Przypomnijmy, na ostatniej sesji Rady Gminy wójt przedstawił projekt uchwały "w sprawie zamiaru i przyczyn likwidacji instytucji kultury o nazwie Gminny Ośrodek Kultury, Sportu i Turystyki oraz zamiaru utworzenia Gminnej Biblioteki Publicznej jako samodzielnej instytucji kultury". Paweł Żuk, dyrektor GOKSiT-u apelował do radnych, aby nie rozwiązywali kierowanej przez niego instytucji. Sam złożył wypowiedzenie ze stanowiska, a wójt gminy Mirosław Lech je przyjął. Wszyscy radni głosowali przeciw projektowi uchwały zaproponowanemu przez wójta.
- Do 18 stycznia jestem na wypowiedzeniu. Jednocześnie zwolniono mnie z obowiązku świadczenia pracy. Całej sytuacji nie chcę komentować - mówi Paweł Żuk.

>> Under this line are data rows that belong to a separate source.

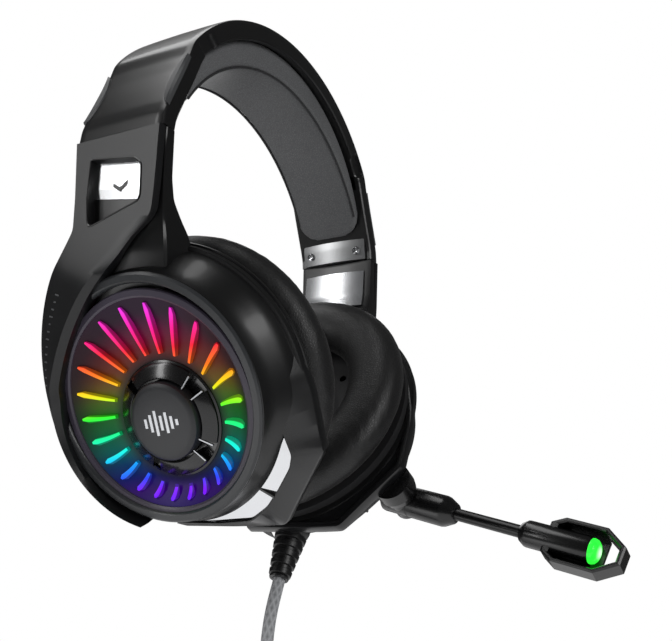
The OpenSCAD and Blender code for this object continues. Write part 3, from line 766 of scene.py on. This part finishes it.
# Disc rings. A bevelled grey outer ring and a purple-grey inner ring set a
# little low in it, which leaves one thin slot above.
ring_grey = moulded("ring_grey", (0.035, 0.037, 0.04), 0.32, 0.3)
ring_purple = moulded("ring_purple", (0.055, 0.046, 0.068), 0.34, 0.3)
OUTER_RING = [
    (41.6, 18), (43.2, 18), (43.2, 20.8), (45.5, 20.8), (45.5, 21.3), (44.7, 21.95), (42.6, 22.1),
    (42.2, 21.8), (41.6, 20.6)
]
INNER_RING = [(38.3, 18.4), (41.4, 18.4), (41.4, 20.3), (41.0, 20.8), (39.0, 21.1), (38.3, 20.6)]
DISH_C = np.array([-0.5, -1.8])
for side, side_name in SIDES:
    outer = spun("disc_outer_ring_" + side_name, side, OUTER_RING, steps=160)
    fit(outer, "arm_" + side_name, "ring_grey", ring_grey, "disc_ring_" + side_name)
    inner = spun("disc_inner_ring_" + side_name, side, INNER_RING, DISH_C, 160)
    fit(inner, "arm_" + side_name, "ring_purple", ring_purple, "inner_ring_" + side_name)


# Lit dish and blades. A smoked dish over the circuit board, with raised
# translucent blades that fan out from the hub; their colour follows height.
HUES = [
    (0.00, (0.10, 0.00, 0.85)), (0.07, (0.20, 0.0, 1.0)), (0.13, (0.02, 0.05, 1.0)),
    (0.2, (0.0, 0.30, 1.0)), (0.27, (0.0, 0.85, 0.75)), (0.36, (0.0, 0.9, 0.28)),
    (0.46, (0.02, 0.95, 0.02)), (0.53, (0.45, 0.95, 0.0)), (0.6, (1.0, 0.62, 0.0)),
    (0.68, (1.0, 0.18, 0.0)), (0.78, (1.0, 0.01, 0.03)), (0.88, (1.0, 0.0, 0.28)),
    (1.00, (0.85, 0.02, 0.75))
]
LIGHT_LOW, LIGHT_HIGH = -39.5, 33.0
HUB_C = np.array([-0.9, -9.0])


def lit(name, side, base, strength, soft_edge):
    """Smoked plastic lit from behind: the hue runs up the cup, and the glow fades towards the dish's rim; on
    a blade it is painted bright on the top face and dim on the sides as painted shade.
    """
    made = Finish(name, Roughness=0.42, Specular_IOR_Level=0.2, Emission_Strength=strength)
    x, y, z = (made.start.node("ShaderNodeSeparateXYZ", {}, {0: made.place}, out) for out in range(3))
    up = (x * side - CUP_X / 1000) * SIN + z * COS
    height = (up * 1000 - LIGHT_LOW) / (LIGHT_HIGH - LIGHT_LOW)
    hue = made.start.node("ShaderNodeValToRGB", {"stops": HUES}, {0: height})
    rear = y * 1000 - float(HUB_C[0])
    rise = up * 1000 - float(HUB_C[1])
    away = (rear * rear + rise * rise) ** 0.5
    own_uv = made.start.node("ShaderNodeUVMap", {"uv_map": "along"})
    around = made.start.node("ShaderNodeSeparateXYZ", {}, {0: own_uv}, 1)
    # A blade's top face glows in full and its sides at about a fifth: painted highlight on the top, painted
    # shade on the sides.
    crown = 0.22 + 0.78 * around.between(0.16, 0.3) * (1 - around.between(0.5, 0.56))
    glow = away.between(20.0, 27.0) * (1 - away.between(29.0, 41.0) * 0.9) if soft_edge else crown
    shade = glow * (made.noise(90.0) * 0.5 + 0.75)
    sockets = {0: shade.clipped(0, 1), 6: (0, 0, 0, 1), 7: hue}
    made.feed("Emission Color", made.start.node("ShaderNodeMix", {"data_type": "RGBA"}, sockets, 2))
    made.tint(made.noise(60.0), scaled(base, 0.8), base)
    return made.material


BLADE_START, BLADE_PITCH, BLADE_REACH, BLADE_ROOT = 116, 15, 36.2, 24.2
DISH = [
    (38.35, 19.0), (38.35, 20.0), (36.8, 19.2), (31.5, 15.9), (27, 14.2), (21.7, 13.8), (21.7, 12.6),
    (28, 13.0), (36.5, 17.8)
]
DISH_CS = [
    DISH_C, DISH_C, DISH_C, DISH_C * 0.7 + HUB_C * 0.3, DISH_C * 0.4 + HUB_C * 0.6, HUB_C, HUB_C,
    DISH_C * 0.4 + HUB_C * 0.6, DISH_C
]
for side, side_name in SIDES:
    dish = spun("disc_dish_" + side_name, side, DISH, DISH_CS, 128)
    smoke = lit("dish_smoke_" + side_name, side, (0.012, 0.009, 0.016), 0.1, True)
    fit(dish, "arm_" + side_name, "light_diffuser", smoke, "light_dish_" + side_name)
    glow = lit("blade_glow_" + side_name, side, (0.02, 0.02, 0.02), 1.15, False)
    for i in range(24):
        a = math.radians(BLADE_START - BLADE_PITCH * i)
        way = np.array([-math.cos(a), math.sin(a)])
        side_way = np.array([way[1], -way[0]])
        shift = DISH_C - HUB_C
        reach = shift @ way
        tip = reach + math.sqrt(reach ** 2 + BLADE_REACH ** 2 - shift @ shift)
        s = np.linspace(0, 1, 16)
        far = BLADE_ROOT + (tip - BLADE_ROOT) * s
        bend = 0.35 * np.sin(math.pi * s)
        breadth = 0.75 + 0.75 * s - 0.85 * np.clip((s - 0.87) / 0.13, 0, 1)
        centre = HUB_C + far[:, None] * way + (bend - 0.5)[:, None] * side_way
        from_dish = np.linalg.norm(centre - DISH_C, axis=1)
        floor = np.interp(from_dish, [0, 27, 31.5, 36.8, 38.4], [13.8, 14.0, 15.9, 19.2, 20.0])
        top = 15.6 + (floor[-1] + 1.0 - 15.6) * s
        cross = np.array([(-1, -1.2), (-1, 0.85), (-0.75, 1), (0.3, 0.92), (1, 0.1), (1, -1.2)])
        rear_up = centre[:, None, :] + (cross[:, 0] * breadth[:, None])[..., None] * side_way
        out = floor[:, None] + cross[:, 1] * (top - floor)[:, None]
        rows = on_cup(side, out, rear_up[..., 0], rear_up[..., 1])
        blade = solid("blade_%s_%02d" % (side_name, i + 1), rows, crease=20, seen_uv=True)
        nodes = ("light_bars_" + side_name,) if i == 0 else ()
        fit(blade, "arm_" + side_name, "light_blade", glow, *nodes)


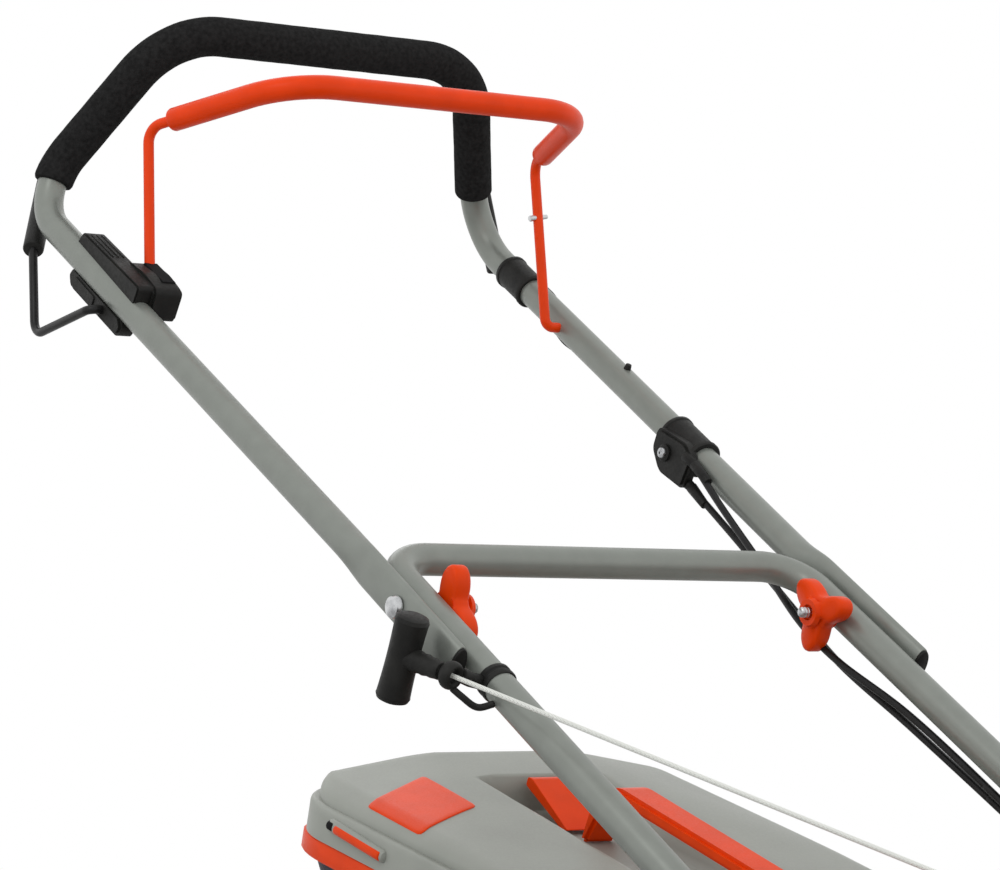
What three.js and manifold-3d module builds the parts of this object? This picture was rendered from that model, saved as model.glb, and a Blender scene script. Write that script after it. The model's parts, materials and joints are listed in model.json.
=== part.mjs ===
// Walk-behind petrol rotary lawn mower with a two-part folding handle, two operator bails,
// a recoil starter, height adjustment on all four wheels and a rear grass collector.
// Millimetres, +Z up, the front towards -Y, x = 0 on the centre plane and the ground at z = 0.
// "Right" is the operator's right, which is -X.
import * as THREE from "three";
import { mergeVertices } from "three/addons/utils/BufferGeometryUtils.js";
import Module from "manifold-3d";

const wasm = await Module();
wasm.setup();

// ---------------------------------------------------------------- driving dimensions

const GAP = 0.4; // clearance kept between neighbouring solids
const LEFT = 1;
const RIGHT = -1;
const SIDES = [LEFT, RIGHT];

const TUBE_R = 12.5; // both handles are bent from 25 mm tube
const TUBE_BORE_R = 10.3;
const FOLD = { y: 280, z: 520 }; // axis of the two bolts that join the handles
const LEG_TILT = THREE.MathUtils.degToRad(32.7);
const LEG_SPLAY = 0.022; // sideways spread of the upper legs for each millimetre along them
const UPPER_LEG_X = 218.6;
const LOWER_LEG_X = 201;
const LOWER_END_X = 199;
const PIVOT = { y: -164, z: 235 }; // where the lower handle turns on the deck

const GRIP_R = 17;
const BAIL_WIRE_R = 4.5;
const BAIL_GRIP_R = 10;
const DRIVE_WIRE_R = 3.8;
const DRIVE_GRIP_R = 9;
const CABLE_R = 3;
const ROPE_R = 1.8;

const DECK = { blade_y: -470, r: 275, half: 212, front: -879.75, rear: -165, low: 38, top: 128, wall: 2.5 };
const CHUTE = { half: 168, front: -330, top: 215, floor: 156 };
const REAR = { y: -190, z: 120, r: 120, inner: 232, outer: 280, rim: 86, pivot_y: -240, pivot_z: 138 };
const FRONT = { y: -750, z: 100, r: 100, inner: 225, outer: 275, rim: 70, pivot_y: -800, pivot_z: 118 };
const WHEEL_FACETS = 20;
const BLADE = { z: 62, length: 456, width: 52, thick: 4 };
const SLOPE = THREE.MathUtils.degToRad(15); // the collector's rim falls this much towards the front

// ---------------------------------------------------------------- materials

function paint(color, roughness, metalness = 0) {
  return new THREE.MeshStandardMaterial({ color, roughness, metalness });
}
const MATERIALS = {
  tube: paint(0x8c908a, 0.35, 0.6),
  foam: paint(0x292929, 0.95),
  orange: paint(0xe83400, 0.45),
  knob: paint(0xff5a00, 0.4),
  black: paint(0x262623, 0.6),
  steel: paint(0xb9bcbd, 0.3, 0.9),
  deck: paint(0xe04010, 0.4, 0.3),
  casting: paint(0x9a9c9c, 0.55, 0.8),
  lid: paint(0x9d9e98, 0.5),
  fabric: paint(0x1b1f29, 0.9),
  rubber: paint(0x1c1c1c, 0.9),
  rope: paint(0xe2e4df, 0.8),
};

// ---------------------------------------------------------------- solids

const V = (x, y, z) => new THREE.Vector3(x, y, z);
const X_AXIS = V(1, 0, 0);
const Y_AXIS = V(0, 1, 0);
const Z_AXIS = V(0, 0, 1);

// A closed geometry as a manifold solid with its faces outwards.
function solid(geometry) {
  const bare = geometry.clone();
  bare.deleteAttribute("normal");
  bare.deleteAttribute("uv");
  const merged = mergeVertices(bare, 1e-3);
  const source = merged.index.array;
  const vertProperties = merged.attributes.position.array;
  const build = (second, third) => {
    const triVerts = [];
    for (let i = 0; i < source.length; i += 3) {
      const corner = [source[i], source[i + second], source[i + third]];
      if (new Set(corner).size === 3) triVerts.push(...corner);
    }
    const mesh = new wasm.Mesh({ numProp: 3, vertProperties, triVerts: new Uint32Array(triVerts) });
    return new wasm.Manifold(mesh);
  };
  const made = build(1, 2);
  return made.volume() < 0 ? build(2, 1) : made;
}

const join = (first, ...others) => others.reduce((sum, next) => sum.add(next), first);
const cut = (first, ...others) => others.reduce((rest, next) => rest.subtract(next), first);

// Moves every vertex of a geometry by a rule of the caller.
function reshape(geometry, rule) {
  const place = geometry.attributes.position;
  const p = new THREE.Vector3();
  for (let i = 0; i < place.count; i++) {
    rule(p.fromBufferAttribute(place, i));
    place.setXYZ(i, p.x, p.y, p.z);
  }
  return geometry;
}

// An outline from corners [u, v, r]; r is how far the rounding reaches along both edges.
function outline(corners) {
  const at = (i) => new THREE.Vector2(...corners.at(i % corners.length).slice(0, 2));
  const shape = new THREE.Shape();
  corners.forEach(([u, v, r = 0], i) => {
    const here = new THREE.Vector2(u, v);
    const edges = [at(i - 1).sub(here), at(i + 1).sub(here)];
    const reach = Math.min(r, ...edges.map((edge) => 0.48 * edge.length()));
    const [entry, leave] = edges.map((edge) => here.clone().add(edge.setLength(reach)));
    if (i === 0) shape.moveTo(entry.x, entry.y);
    else shape.lineTo(entry.x, entry.y);
    if (r > 0) shape.quadraticCurveTo(u, v, leave.x, leave.y);
  });
  return shape;
}

const rectangle = (u0, u1, v0, v1, r = 0) => [
  [u0, v0, r],
  [u1, v0, r],
  [u1, v1, r],
  [u0, v1, r],
];

// The world directions of an outline's u, its v and the way it is extruded.
const PLANES = {
  xy: new THREE.Matrix4().makeBasis(X_AXIS, Y_AXIS, Z_AXIS),
  yz: new THREE.Matrix4().makeBasis(Y_AXIS, Z_AXIS, X_AXIS),
  zx: new THREE.Matrix4().makeBasis(Z_AXIS, X_AXIS, Y_AXIS),
};

// An outline in one plane, extruded from low to high along that plane's normal.
function slabGeometry(plane, corners, low, high, bevel = 0) {
  const geometry = new THREE.ExtrudeGeometry(outline(corners), {
    depth: high - low - 2 * bevel,
    curveSegments: 3,
    bevelEnabled: bevel > 0,
    bevelThickness: bevel,
    bevelSize: bevel,
    bevelOffset: -bevel,
    bevelSegments: 1,
  });
  geometry.translate(0, 0, low + bevel);
  return geometry.applyMatrix4(PLANES[plane]);
}
const slab = (...args) => solid(slabGeometry(...args));

const box = (x0, x1, y0, y1, z0, z1, bevel = 0) => slab("xy", rectangle(x0, x1, y0, y1), z0, z1, bevel);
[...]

- W ośrodku kultury wszystko dzieje się normalnie, zajęcia są prowadzone - stwierdza Mirosław Lech.
Pełniącą obowiązki dyrektora GOKSiT jest Małgorzata Michelis. Nie wiadomo jeszcze, czy gmina będzie ogłaszać konkurs w tej sprawie.
Z dniem 1 stycznia pracę w GOKSiT zakończyły dwie osoby. - Były zatrudnione z prac interwencyjnych i nie ma możliwości, żeby ich zatrudnienie było wznowione. Z tego, co się orientuję, osoby te nie miały odpowiedniego wykształcenia i uprawnień - dodaje wójt Korycina.
Jak się dowiedzieliśmy, w ośrodku kultury tylko dwie osoby mają umowę o pracę. Pozostali są zatrudnieni na umowy-zlecenia albo jako stażyści. W lutym umowy kończą się kolejnym dwóm osobom.